There were a few students who expressed some distaste for having their privacy invaded with recruiters and hiring managers who would pry into their profiles and friends’ profiles under the guise of searching for talent. They argued that what they did in their private space had absolutely nothing to do with their business endeavors nor how they conduct theirselves at work. They objected to any type of invasion.

These ways of interacting with others became a fascinating construct. Holding oneself out as a fellow student was one thing. Pretending to be single when in fact you’re married was yet another curious practice. What purpose these misrepresentations held was a mystery. The advantage gained by using these cloaks was also obscure.

Could it be that covering one’s real capacity was useful because the purpose in being on the site was not to source for talent but instead, sell some type of service to the students? I discovered several sales people hawking their wares and promoting their websites. Well that’s not right! It’s important to be forthright about your identity and purposes.

This was when the contemplations of these distortions began. The first thought was that these were acts of fraud and fraud in the inducement. Maybe that was going a bit far. Considering the four elements of fraud (scienter, intent, reliance, and damages), it could be considered a real reach to say that a married man pretending to want a date is committing fraud.

Considering what’s happening (just talking to folks and learning about one another) and the consequences, maybe this is actually a mere case of misrepresentation. Still, misrepresentation is calling into play acts of intentional misstatement of fact, that tends to mislead, while inducing another to act on those representations as true when they otherwise would not have acted, and those acts resulted in damages. The pivotal issue is whether there was any damage or not.

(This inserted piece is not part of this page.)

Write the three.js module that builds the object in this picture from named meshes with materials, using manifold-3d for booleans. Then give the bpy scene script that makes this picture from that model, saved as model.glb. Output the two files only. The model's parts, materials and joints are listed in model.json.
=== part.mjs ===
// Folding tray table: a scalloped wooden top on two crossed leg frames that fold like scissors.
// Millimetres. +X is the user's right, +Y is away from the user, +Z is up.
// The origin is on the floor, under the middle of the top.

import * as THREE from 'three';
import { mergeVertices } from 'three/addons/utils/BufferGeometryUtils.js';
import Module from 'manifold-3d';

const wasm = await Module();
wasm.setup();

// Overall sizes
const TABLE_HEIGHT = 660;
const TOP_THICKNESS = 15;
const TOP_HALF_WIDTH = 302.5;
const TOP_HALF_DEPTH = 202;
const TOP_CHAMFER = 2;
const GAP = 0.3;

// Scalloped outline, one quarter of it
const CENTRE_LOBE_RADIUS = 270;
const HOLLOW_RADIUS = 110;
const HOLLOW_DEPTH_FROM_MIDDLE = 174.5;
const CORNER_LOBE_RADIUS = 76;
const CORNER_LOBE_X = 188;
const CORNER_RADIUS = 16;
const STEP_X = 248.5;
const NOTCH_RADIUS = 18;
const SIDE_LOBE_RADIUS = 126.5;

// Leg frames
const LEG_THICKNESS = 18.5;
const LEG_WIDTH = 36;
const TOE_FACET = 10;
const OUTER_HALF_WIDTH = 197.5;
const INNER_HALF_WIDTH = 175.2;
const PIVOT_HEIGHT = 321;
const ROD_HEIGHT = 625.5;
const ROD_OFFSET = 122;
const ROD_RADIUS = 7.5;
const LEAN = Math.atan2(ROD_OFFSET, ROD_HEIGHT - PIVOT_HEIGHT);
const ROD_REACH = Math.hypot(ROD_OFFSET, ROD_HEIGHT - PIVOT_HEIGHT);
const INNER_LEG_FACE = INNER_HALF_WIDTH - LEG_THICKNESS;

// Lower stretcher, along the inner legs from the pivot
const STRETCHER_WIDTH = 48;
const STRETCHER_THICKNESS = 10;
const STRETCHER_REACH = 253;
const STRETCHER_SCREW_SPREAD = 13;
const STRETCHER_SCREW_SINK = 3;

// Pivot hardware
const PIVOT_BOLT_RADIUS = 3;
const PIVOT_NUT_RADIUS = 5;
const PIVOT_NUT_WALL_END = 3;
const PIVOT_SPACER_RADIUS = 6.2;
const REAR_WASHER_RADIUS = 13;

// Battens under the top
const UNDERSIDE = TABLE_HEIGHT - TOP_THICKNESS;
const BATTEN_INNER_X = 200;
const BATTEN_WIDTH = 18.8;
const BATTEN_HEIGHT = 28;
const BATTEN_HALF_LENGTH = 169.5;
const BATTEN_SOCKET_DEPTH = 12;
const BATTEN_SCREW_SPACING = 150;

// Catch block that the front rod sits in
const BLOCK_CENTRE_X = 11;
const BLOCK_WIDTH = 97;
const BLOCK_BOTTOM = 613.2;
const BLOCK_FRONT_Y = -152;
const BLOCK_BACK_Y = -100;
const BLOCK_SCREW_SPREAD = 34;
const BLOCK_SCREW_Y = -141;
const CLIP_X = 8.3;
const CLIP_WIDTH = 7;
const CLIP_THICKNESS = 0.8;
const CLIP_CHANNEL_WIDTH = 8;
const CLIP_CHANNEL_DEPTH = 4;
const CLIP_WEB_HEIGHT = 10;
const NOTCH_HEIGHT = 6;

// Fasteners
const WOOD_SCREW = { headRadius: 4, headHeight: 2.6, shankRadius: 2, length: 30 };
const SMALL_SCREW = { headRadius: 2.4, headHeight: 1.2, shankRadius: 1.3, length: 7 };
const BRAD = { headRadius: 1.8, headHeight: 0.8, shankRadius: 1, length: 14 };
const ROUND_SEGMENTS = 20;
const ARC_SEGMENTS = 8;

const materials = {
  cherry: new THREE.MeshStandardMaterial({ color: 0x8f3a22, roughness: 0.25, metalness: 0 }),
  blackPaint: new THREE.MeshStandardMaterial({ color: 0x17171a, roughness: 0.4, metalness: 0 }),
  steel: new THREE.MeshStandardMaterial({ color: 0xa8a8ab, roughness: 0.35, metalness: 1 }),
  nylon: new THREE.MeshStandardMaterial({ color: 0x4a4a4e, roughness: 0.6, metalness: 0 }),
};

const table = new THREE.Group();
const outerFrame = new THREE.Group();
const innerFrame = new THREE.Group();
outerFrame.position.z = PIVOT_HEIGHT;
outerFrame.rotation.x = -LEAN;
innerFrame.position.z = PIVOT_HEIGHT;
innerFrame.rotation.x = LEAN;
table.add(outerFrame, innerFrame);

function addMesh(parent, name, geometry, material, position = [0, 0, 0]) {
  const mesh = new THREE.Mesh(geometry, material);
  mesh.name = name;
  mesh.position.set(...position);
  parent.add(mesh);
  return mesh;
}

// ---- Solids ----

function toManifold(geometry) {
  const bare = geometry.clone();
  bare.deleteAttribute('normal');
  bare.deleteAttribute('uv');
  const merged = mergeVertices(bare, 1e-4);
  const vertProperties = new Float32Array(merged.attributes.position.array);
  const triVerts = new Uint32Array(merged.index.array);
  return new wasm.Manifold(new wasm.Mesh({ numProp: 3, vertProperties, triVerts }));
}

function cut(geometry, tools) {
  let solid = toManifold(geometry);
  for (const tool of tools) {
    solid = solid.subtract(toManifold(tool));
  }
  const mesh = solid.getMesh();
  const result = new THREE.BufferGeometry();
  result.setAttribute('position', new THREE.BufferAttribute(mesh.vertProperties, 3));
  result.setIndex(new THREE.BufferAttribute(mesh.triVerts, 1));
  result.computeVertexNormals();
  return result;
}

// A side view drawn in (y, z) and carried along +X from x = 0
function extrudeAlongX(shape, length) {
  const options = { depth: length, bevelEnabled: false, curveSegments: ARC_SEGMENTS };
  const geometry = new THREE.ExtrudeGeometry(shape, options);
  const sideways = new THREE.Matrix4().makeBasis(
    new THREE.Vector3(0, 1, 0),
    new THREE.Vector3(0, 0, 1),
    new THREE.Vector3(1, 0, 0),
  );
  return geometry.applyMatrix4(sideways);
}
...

In the realm of dating, it could be argued that there will never be damages because of a mere representation that one is single when they are not. But in a dating relationship, trust is growing and reliance on the representations that are made that would ordinarily be the foundations of creating a bond. To that extent, the fraud could form the basis of causing the uninformed party to give things or forbear having other things in order to help the one who is the fraud. Relying on a trusting relationship, the uninformed may purchase goods and services or invest in various types of assets that they would not have otherwise considered. In that regard, the false identity of “single” has been an inducement and motivated action that probably would not have happened.

Compare the above conclusion with the formal definition and explanation of fraud. They seem to come to the same conclusion. But there’s one niggling thing about this analysis that deserves additional attention. That is whether the definition of a scam is the same as fraud or is part of a fraud. What I learned from studying two definitions is that a scam is another word for fraud can involve a third party to the wrong who is identified as the shill or the one who attempts to give credence to the transaction based on their [false] testimony regarding the value and veracity of the deal or good that the two are attempting to induce the target to take.

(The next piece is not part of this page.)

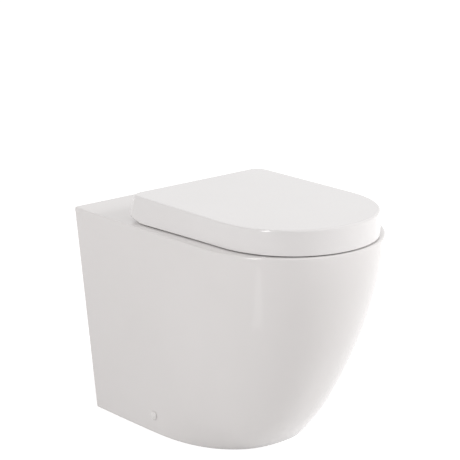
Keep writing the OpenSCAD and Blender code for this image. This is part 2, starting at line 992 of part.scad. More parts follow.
// The outline of the lid's flat top, shrunk towards the middle of the lid
function lid_top_ring(share) =
    let (middle = (lid_back_from_wall + lid_front) / 2)
    [for (p = lid_outline(lid_top, lid_edge_radius))
        [
            share * p[0],
            y_at(middle + share * (p[1] - middle)),
            rim_height + lid_top + lid_crown_at(share < 0.2 ? 0 : share * p[0], lid_top)
        ]];

module lid_outside() {
    top = lid_top - lid_edge_radius;
    loft(concat(
        [for (v = [lid_gap, lid_gap + 2.5, lid_gap + 5, lid_widest, 20, 30]) lid_ring(v, 0)],
        [for (angle = edge_angles)
            lid_ring(top + lid_edge_radius * sin(angle), lid_edge_radius * (1 - cos(angle)))],
        [for (share = [0.85, 0.65, 0.4, 0.1]) lid_top_ring(share)]
    ));
}

module lid_inside() {
    loft(concat(
        [ring_at(lid_outline(lid_gap, lid_wall), rim_height + lid_gap - cut)],
        [for (v = [lid_gap + 2.5, lid_gap + 5, lid_widest, 20, 30])
            ring_at(lid_outline(v, lid_wall), rim_height + v)],
        [ring_at(lid_outline(lid_ceiling, lid_wall), rim_height + lid_ceiling)]
    ));
}

// Where one side of an ear is, counted from the middle of its hinge block
ear_near = block_width / 2 + side_gap;
ear_far = ear_near + ear_width;

module lid_ear(side) {
    low = side == LEFT ? -ear_far : ear_near;
    high = side == LEFT ? -ear_near : ear_far;
    at_hinge(side) {
        x_cylinder(ear_radius, low, high);
        box([low, -ear_radius, 0], [high, ear_radius, lid_ceiling - hinge_height + cut]);
    }
}

module lid() {
    notch_inner = hinge_spacing / 2 - ear_far - 1.5;
    notch_outer = hinge_spacing / 2 + ear_near;
    color(white)
        difference() {
            union() {
                difference() {
                    lid_outside();
                    lid_inside();
                    for (side = SIDES)
                        mirror([side == LEFT ? 1 : 0, 0, 0])
                            box(
                                [notch_inner, y_at(hinge_from_wall + 14), rim_height],
                                [notch_outer, y_at(lid_back_from_wall - 5), rim_height + lid_ceiling]
                            );
                }
                for (side = SIDES)
                    lid_ear(side);
            }
            bush_hole(LEFT);
            shaft_hole(RIGHT);
        }
}

// ---------- seat ring ----------

seat_outer_gap = lid_wall + seat_side_gap;
seat_back = hinge_from_wall + hinge_height + 0.8;
seat_half = lid_width / 2 - lid_draft - seat_outer_gap;
seat_back_half = lid_back_width / 2 - lid_draft - lid_back_draft - seat_outer_gap;
seat_front = lid_front - lid_draft - seat_outer_gap;
seat_hole_front = seat_front - seat_front_width;
seat_hole_half = seat_hole_width / 2;
seat_mid_half = (seat_half + seat_hole_half) / 2;
hole_centre = (seat_hole_back + seat_hole_front) / 2;
hole_reach = (seat_hole_front - seat_hole_back) / 2;

seat_corner = 16;
seat_back_steps = 12;

// The ring's outline, with points along its straight back that let the opening curve behind
seat_outline = concat(
    d_outline(seat_half, seat_back_half, seat_back, lid_curve_start, seat_front, lid_squareness, seat_corner),
    [for (i = [1:seat_back_steps - 1])
        [(seat_back_half - seat_corner) * (2 * i / seat_back_steps - 1), seat_back]]
);

// The point of the opening's edge that faces a point of the ring's outline
function hole_point(p) =
    let (
        dx = p[0],
        dy = p[1] - hole_centre,
        far = norm([dx, dy]),
        c = abs(dx) / far / seat_hole_half,
        s = abs(dy) / far / hole_reach,
        reach = pow(pow(c, 2.15) + pow(s, 2.15), -1 / 2.15)
    )
    [dx / far * reach, hole_centre + dy / far * reach];

crown_inset = 18;       // how far the ring's flat crown is from both of its edges

// The ring's cross-section as [how far along from the outline to the opening, height], with a hollow below.
// Lengths below zero are measured back from the opening's edge.
seat_section = [
    [0, 0], [0, 12], [1.2, 16], [4, 19], [9, 21], [crown_inset, 22],
    [-crown_inset, 21], [-9, 17.5], [-4, 13], [-1.2, 8],
    [0.001 - 0.002, 0], [-seat_shell, 0], [-seat_shell - 4, 11], [seat_shell + 4, 15], [seat_shell, 0]
];

function section_point(outer, inner, place) =
    let (
        width = norm(inner - outer),
        along = place[0] < 0 ? width + place[0] : place[0],
        p = outer + (inner - outer) * along / width
    )
    [p[0], y_at(p[1]), rim_height + seat_gap + place[1] * seat_height / 22];

// A closed ring whose cross-section follows its two edges
module closed_ring(stations) {
    count = len(stations);
    size = len(stations[0]);
    polyhedron(
        points = [for (station = stations) each station],
        faces = concat(
            [for (i = [0:count - 1], k = [0:size - 1])
                let (next = (i + 1) % count, up = (k + 1) % size)
                [i * size + k, next * size + k, next * size + up]],
            [for (i = [0:count - 1], k = [0:size - 1])
                let (next = (i + 1) % count, up = (k + 1) % size)
                [i * size + k, next * size + up, i * size + up]]
        )
    );
}

seat_bumper_inset = 9;  // from the ring's widest sides to the rear bumpers
seat_bumper_behind = 34;    // from the ring's front to the front bumpers
seat_bumper_places = [for (side = SIDES)
    each [
        [side * (seat_half - seat_bumper_inset), (seat_hole_back + hole_centre) / 2],
        [side * seat_half / 2, seat_front - seat_bumper_behind]
    ]
];

module seat_ear(side) {
    low = side == LEFT ? ear_near : -ear_far;
    high = side == LEFT ? ear_far : -ear_near;
    at_hinge(side) {
        x_cylinder(ear_radius, low, high);
        box([low, -hinge_height - 9, -ear_radius], [high, 0, 1]);
    }
}

module seat_ring() {
    color(white)
        difference() {
            union() {
                closed_ring([for (p = seat_outline)
                    let (inner = hole_point(p))
                    [for (place = seat_section) section_point(p, inner, place)]]);
                for (side = SIDES)
                    seat_ear(side);
                for (place = seat_bumper_places)
                    translate([place[0], y_at(place[1]), rim_height + seat_gap])
                        cylinder(d = seat_bumper_diameter + 2, h = seat_height - 6);
            }
            bush_hole(RIGHT);
            shaft_hole(LEFT);
        }
}

module seat_bumpers() {
    color(off_white)
        for (place = seat_bumper_places)
            translate([place[0], y_at(place[1]), rim_height + seat_clearance])
                cylinder(d = seat_bumper_diameter, h = seat_gap - seat_clearance);
}

seat_crown = seat_gap + seat_height;

// The four places where the lid rests on the seat ring, as [x, distance from the wall]
lid_bumper_radius = 0.4 * seat_bumper_diameter;
lid_bumper_places = [for (side = SIDES)
    each [
        [side * seat_mid_half, (seat_hole_back + lid_curve_start) / 2],
        [side * 0.4 * seat_half, seat_hole_front + crown_inset]
    ]
];

module lid_bumpers() {
    color(off_white)
        for (place = lid_bumper_places)
            translate([place[0], y_at(place[1]), rim_height + seat_crown + seat_clearance])
                cylinder(r = lid_bumper_radius, h = lid_ceiling - seat_crown - seat_clearance);
}

pan();
flush_seal();
floor_bracket_left();
floor_bracket_right();
side_bushes();
side_screws();
screw_cap_left();
screw_cap_right();
fixing_bolt_left();
fixing_bolt_right();
base_gaskets();
base_disc_left();
base_disc_right();
cone_washers();
wing_nuts();
hinge_block_left();
hinge_block_right();
damper_left();
damper_right();
damper_shaft_left();
damper_shaft_right();
lid_hinge_pin();
seat_hinge_pin();
lid_hinge_bush();
seat_hinge_bush();
release_button_left();
release_button_right();
release_spring_left();
release_spring_right();
seat_ring();
seat_bumpers();
lid();
lid_bumpers();
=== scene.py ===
"""The looks of a back to wall toilet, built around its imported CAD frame.

Metres, in the frame of the CAD: X right, the front faces -Y, Z up, the wall at +Y. The shapes repeat the
formulas of part.scad in millimetres with finer steps, and are scaled to metres as each mesh is made.
"""
import math

import bmesh
import bpy
import numpy as np
from mathutils import Matrix, Vector


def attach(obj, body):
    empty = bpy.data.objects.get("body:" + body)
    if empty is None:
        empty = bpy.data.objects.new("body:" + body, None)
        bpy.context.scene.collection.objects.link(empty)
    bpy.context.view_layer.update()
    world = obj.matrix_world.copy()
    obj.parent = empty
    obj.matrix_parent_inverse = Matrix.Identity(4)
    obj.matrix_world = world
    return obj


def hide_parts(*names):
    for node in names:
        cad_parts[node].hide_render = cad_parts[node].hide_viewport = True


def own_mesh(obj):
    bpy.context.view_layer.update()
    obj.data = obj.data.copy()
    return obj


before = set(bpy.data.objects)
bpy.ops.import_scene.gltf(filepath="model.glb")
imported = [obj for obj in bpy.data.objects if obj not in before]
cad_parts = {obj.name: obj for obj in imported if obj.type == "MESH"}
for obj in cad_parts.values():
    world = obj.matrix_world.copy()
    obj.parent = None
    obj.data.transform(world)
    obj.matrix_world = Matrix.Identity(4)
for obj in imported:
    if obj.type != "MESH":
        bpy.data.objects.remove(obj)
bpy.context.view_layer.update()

# ---------------------------------------------------------------- sizes, millimetres
# Places along the depth are distances from the wall. Heights in the lid, the seat and the hinges count from the rim.

LEFT, RIGHT = SIDES = (-1, 1)

RIM_WIDTH, WALL_WIDTH, PAN_DEPTH, RIM_HEIGHT = 368.0, 358.0, 552.0, 400.0
RIM_CURVE_START, RIM_SQUARENESS = 360.0, 2.0
FOOT_WIDTH, FOOT_DEPTH, FOOT_CURVE_START, FOOT_SQUARENESS = 280.0, 367.0, 186.0, 2.33
SWEEP_POWER, TOE_TUCK, TOE_HEIGHT = 1.69, 14.0, 90.0
CERAMIC_WALL, DECK_THICKNESS, RIM_EDGE, WALL_EDGE = 12.0, 14.0, 3.0, 2.5
CAVITY_TOP, FOOT_EDGE, FOOT_EDGE_TOP = RIM_HEIGHT - DECK_THICKNESS, [(0, 1.4), (0.4, 0.4)], 1.4
SIDE_LEAN = math.atan((RIM_WIDTH - FOOT_WIDTH) / 2 / RIM_HEIGHT)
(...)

What are some solutions to the scam, the fraud, the misrepresentation? Wikipedia talks about the scam baiter, the one who wastes the scamer’s time and thereby prevents them from victimizing others while also frittering away not only their time but their money.

Is the recruiter on social networking sites trying to induce job seekers to give up their money? Another very legitimate question is whether the recruiter who never seems to get the job order is actually committing fraud if their failure to act is causing the job seeker to hold out for this very lucrative situation that just hasn’t come through yet. I would say, a reasonably prudent person would take steps to protect their own interests and not rely on some distant, future promise. In fact, we are told under the law of fraud that a future promise will cause the case for fraud to fail.

Is the case of false identity a fraud or a scam. Well, it depends on the overall goal of the false identity.